Working with government is a sine-qua-non in Vietnam and access was not always as easy as we wished. It required lengthy procedures through our counterpart in Hanoi and subsequently through provincial and local governments, where there was always a possibility of each level having their own reservations. Certain districts in Quang Nam province are not easily accessible for research, despite the entire province in principle being open to tourism. Particularly, highland districts with large minority population segments proved difficult to access. For this reason the present study has a bias towards lowland and mid-elevation areas and ethnic Vietnamese communities (except “Interacting Cultural and Environmental Change: The Co (Cua) Minority of Central Vietnam”). Similarly, the countless localities for hydropower construction were in principle out of bounds. Considering the current enormous scale of funding, authorities may not be impartial to the exposure of external climate threats to anyone associated with foreign donors. Corruption is generally acknowledged to remain at a high level, such as in land management and emergency aid (e.g. WB 2011) despite constant government programs to combat it. As a consequence, a range of economic activities and land and resource use practices escape formal statistics, while infusing any data material with great uncertainty.

The current state of statistical data accumulation in Vietnam is a separate issue, as a great local diversity of practices and capabilities contribute to statistical uncertainties. A systemic challenge is the cumulative method of reporting, by means of which data travel from Village to Commune to District to Province authorities (through four independent levels), each level working up the statistics and passing it on to the next level, at the same time having their own separate policy implementation and quota duties. When data reaches the statistical bureau there is a probability that it is already more cooked than raw, so to speak. According to interviews with statistical staff, from a professional point of view a direct mode of reporting from lowest to highest level would ensure a higher quality of data. For instance, data on forestry may stem from various departments and administrative levels using their own methods, such as discussed in “The Push for Plantations: Drivers, Rationales and Social Vulnerability in Quảng Nam Province, Vietnam”.

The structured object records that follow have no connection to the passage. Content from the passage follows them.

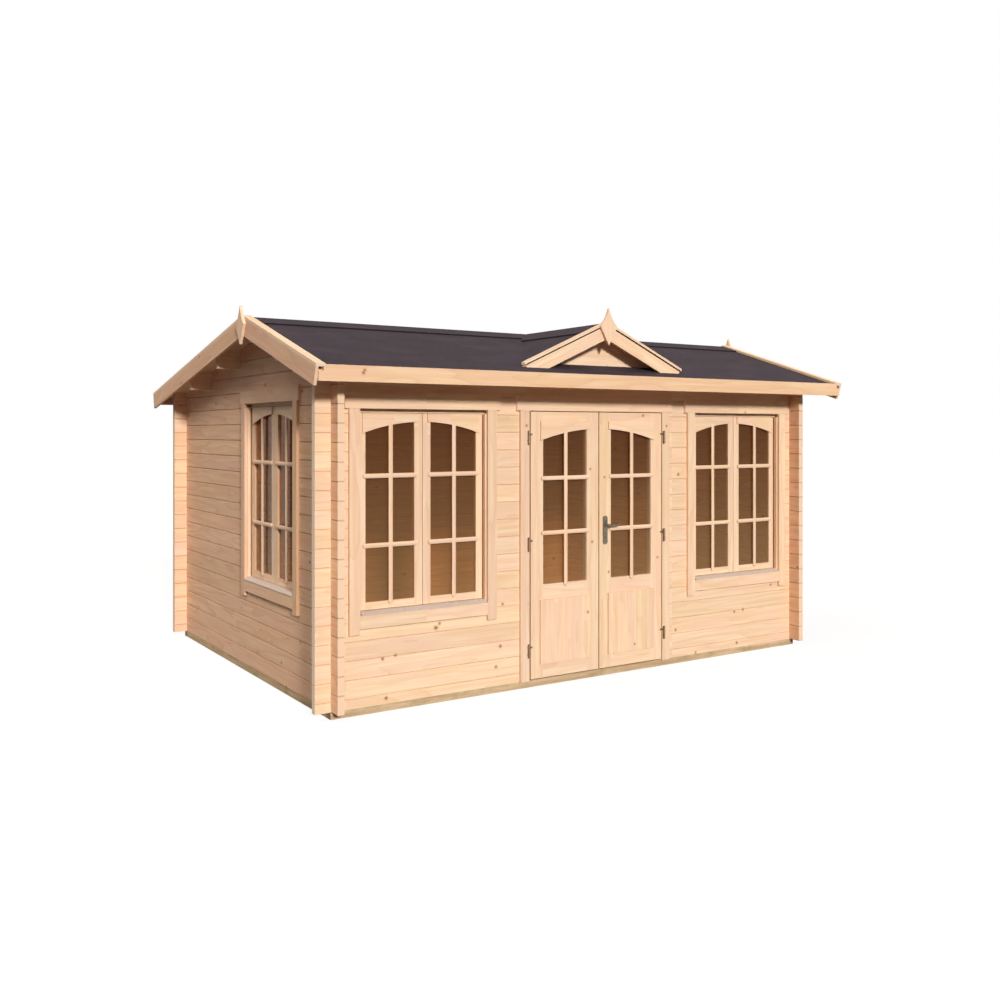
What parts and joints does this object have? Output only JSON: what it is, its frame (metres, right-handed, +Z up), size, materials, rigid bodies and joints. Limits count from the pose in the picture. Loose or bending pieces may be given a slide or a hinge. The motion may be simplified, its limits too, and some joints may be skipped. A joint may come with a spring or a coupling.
{
  "type": "log cabin",
  "caption": "Garden log cabin with interlocking corner logs, arched glazed windows, outward-opening glazed double doors and a small roof dormer.",
  "frame": {"origin": "on the ground in the middle of the four walls", "axes": "+X to the right along the front, +Y from the door front to the back, +Z up"},
  "size_m": [4.472, 3.4685, 2.5519],
  "materials": {
    "log_pine": "planed, untreated",
    "trim_pine": "planed, untreated",
    "roof_pine": "planed, untreated",
    "treated_wood": "pressure treated",
    "glass": "clear",
    "roofing_felt": "mineral felt",
    "hinge_steel": "dull zinc",
    "handle_steel": "satin",
    "drip_aluminium": "mill"
  },
  "bodies": {
    "cabin": {"back_wall_logs": "log_pine", "capping_strips": "trim_pine", "door_casing": "trim_pine", "door_frame": "trim_pine", "dormer_bargeboards": "trim_pine", "dormer_felt": "roofing_felt", "dormer_infill": "trim_pine", "dormer_roof_boards": "roof_pine", "eave_fascias": "trim_pine", "finials": "trim_pine", "floor_boards": "roof_pine", "foundation_beams": "treated_wood", "front_left_window_casing": "trim_pine", "front_left_window_frame": "trim_pine", "front_left_window_sashes": "trim_pine", "front_pier_logs": "log_pine", "front_right_window_casing": "trim_pine", "front_right_window_frame": "trim_pine", "front_right_window_sashes": "trim_pine", "front_sill_logs": "log_pine", "front_top_logs": "log_pine", "gable_bargeboards": "trim_pine", "gable_battens": "roof_pine", "hinge_posts": "hinge_steel", "left_gable_logs": "log_pine", "left_pier_logs": "log_pine", "left_sill_logs": "log_pine", "purlins": "roof_pine", "ridge_caps": "roofing_felt", "right_wall_logs": "log_pine", "roof_boards": "roof_pine", "roof_felt": "roofing_felt", "side_window_casing": "trim_pine", "side_window_frame": "trim_pine", "side_window_sashes": "trim_pine", "window_drip_strips": "drip_aluminium", "window_glass": "glass"},
    "left_door": {"door_left_leaf": "trim_pine", "door_left_trim": "trim_pine", "door_left_glass": "glass", "door_left_hinges": "hinge_steel"},
    "right_door": {"door_right_leaf": "trim_pine", "door_right_trim": "trim_pine", "door_right_glass": "glass", "door_right_hinges": "hinge_steel", "handle_plates": "handle_steel"},
    "handle": {"door_handle": "handle_steel"}
  },
  "joints": [
    {"name": "left_door_swing", "type": "hinge", "parent": "cabin", "child": "left_door", "pos_m": [-0.596, -1.53, 0.957], "axis": [0, 0, -1], "range_deg": [0, 110]},
    {"name": "right_door_swing", "type": "hinge", "parent": "cabin", "child": "right_door", "pos_m": [0.596, -1.53, 0.957], "axis": [0, 0, 1], "range_deg": [0, 110]},
    {"name": "handle_turn", "type": "hinge", "parent": "right_door", "child": "handle", "pos_m": [0.053, -1.52, 1.055], "axis": [0, 1, 0], "range_deg": [0, 40], "stiffness_Nm_per_rad": 1.2, "springref_deg": -28.65}
  ]
}
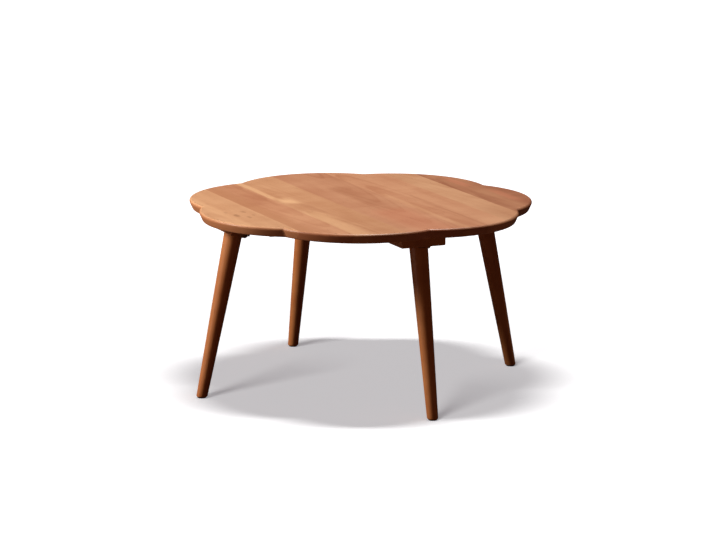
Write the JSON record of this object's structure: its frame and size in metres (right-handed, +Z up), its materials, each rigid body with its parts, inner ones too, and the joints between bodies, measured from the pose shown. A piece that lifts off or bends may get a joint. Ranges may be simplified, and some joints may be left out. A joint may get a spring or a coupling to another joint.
{
  "type": "folding low table",
  "caption": "Low round table with a flower-shaped wooden top on splayed tapered legs that fold flat beneath it on sprung steel hinges.",
  "frame": {"origin": "on the floor under the centre of the top", "axes": "+Z up; +Y along the grain of the boards, from the front leg, which stands behind a notch of the rim, to the back leg, which stands behind a lobe; +X to the right leg"},
  "size_m": [0.8114, 0.8114, 0.425],
  "materials": {
    "top wood": "satin oiled hardwood boards, glued edge to edge",
    "leg wood": "satin oiled hardwood, turned",
    "frame wood": "satin oiled hardwood, planed",
    "plated steel": "mild steel plated in a dark bronze tone",
    "spring steel": "blued spring steel",
    "felt": "pressed brown felt"
  },
  "bodies": {
    "tabletop": {"top_board_1": "top wood", "top_board_2": "top wood", "top_board_3": "top wood", "top_board_4": "top wood", "top_board_5": "top wood", "top_board_6": "top wood", "top_board_7": "top wood", "near_batten": "frame wood", "far_batten": "frame wood", "front_cleat": "frame wood", "front_hinge_plate": "plated steel", "front_hinge_pin": "plated steel", "front_catch_spring": "spring steel", "right_cleat": "frame wood", "right_hinge_plate": "plated steel", "right_hinge_pin": "plated steel", "right_catch_spring": "spring steel", "back_cleat": "frame wood", "back_hinge_plate": "plated steel", "back_hinge_pin": "plated steel", "back_catch_spring": "spring steel", "left_cleat": "frame wood", "left_hinge_plate": "plated steel", "left_hinge_pin": "plated steel", "left_catch_spring": "spring steel", "cleat_screws": "plated steel", "hinge_screws": "plated steel", "batten_screws": "plated steel", "catch_rivets": "plated steel"},
    "front_leg_unit": {"front_leg": "leg wood", "front_leg_plate": "plated steel", "front_leg_screws": "plated steel", "front_foot_pad": "felt"},
    "right_leg_unit": {"right_leg": "leg wood", "right_leg_plate": "plated steel", "right_leg_screws": "plated steel", "right_foot_pad": "felt"},
    "back_leg_unit": {"back_leg": "leg wood", "back_leg_plate": "plated steel", "back_leg_screws": "plated steel", "back_foot_pad": "felt"},
    "left_leg_unit": {"left_leg": "leg wood", "left_leg_plate": "plated steel", "left_leg_screws": "plated steel", "left_foot_pad": "felt"}
  },
  "joints": [
    {"name": "front_leg_fold", "type": "hinge", "parent": "tabletop", "child": "front_leg_unit", "pos_m": [0.02051, -0.29349, 0.374], "axis": [0.7071, -0.7071, 0], "range_deg": [0, 98.5], "deforming": ["front_catch_spring"]},
    {"name": "right_leg_fold", "type": "hinge", "parent": "tabletop", "child": "right_leg_unit", "pos_m": [0.29349, 0.02051, 0.374], "axis": [0.7071, 0.7071, 0], "range_deg": [0, 98.5], "deforming": ["right_catch_spring"]},
    {"name": "back_leg_fold", "type": "hinge", "parent": "tabletop", "child": "back_leg_unit", "pos_m": [-0.02051, 0.29349, 0.374], "axis": [-0.7071, 0.7071, 0], "range_deg": [0, 98.5], "deforming": ["back_catch_spring"]},
    {"name": "left_leg_fold", "type": "hinge", "parent": "tabletop", "child": "left_leg_unit", "pos_m": [-0.29349, -0.02051, 0.374], "axis": [-0.7071, -0.7071, 0], "range_deg": [0, 98.5], "deforming": ["left_catch_spring"]}
  ]
}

Studies of social climate change impacts would automatically seek to establish baselines, or baseline scenarios, against which impacts are measured, with or without adaptation. However, for the reasons above, even when consisting of dynamic projections of land use, production, population growth, urbanization, and so forth, they tend not to capture the true scale of change as experienced on the ground. The problem is how to proceed under these circumstances? Working up statistics, conducting research in local communities, taking samples, etc. is the conventional approach, which may, over time, produce the desired results; several contributions to this book follow this track. Another approach, perhaps more true to experience, would be to reject baselines and apply instead a series of momentary analyses, focusing on conditions, practices, allocations, needs and inequalities at any given point in time. A truly dynamic approach will necessitate repeated field studies and analyses, however, possibly involving local participation in monitoring change. While the first approach may favor larger scale analyses and state-driven interventions, the latter may favor the smaller scale issues, taking into account the totality of impacts from climate and environmental change as well as from general development.

The multiple, interacting processes of change that impact any household in Central Vietnam are at the same time manifestations of those global processes that tie the region to the outside world. The people of Central Vietnam stand on the edge of a new frontier—the frontier of unfulfilled dreams and great opportunities, but at the same time of many perils and unsolved problems.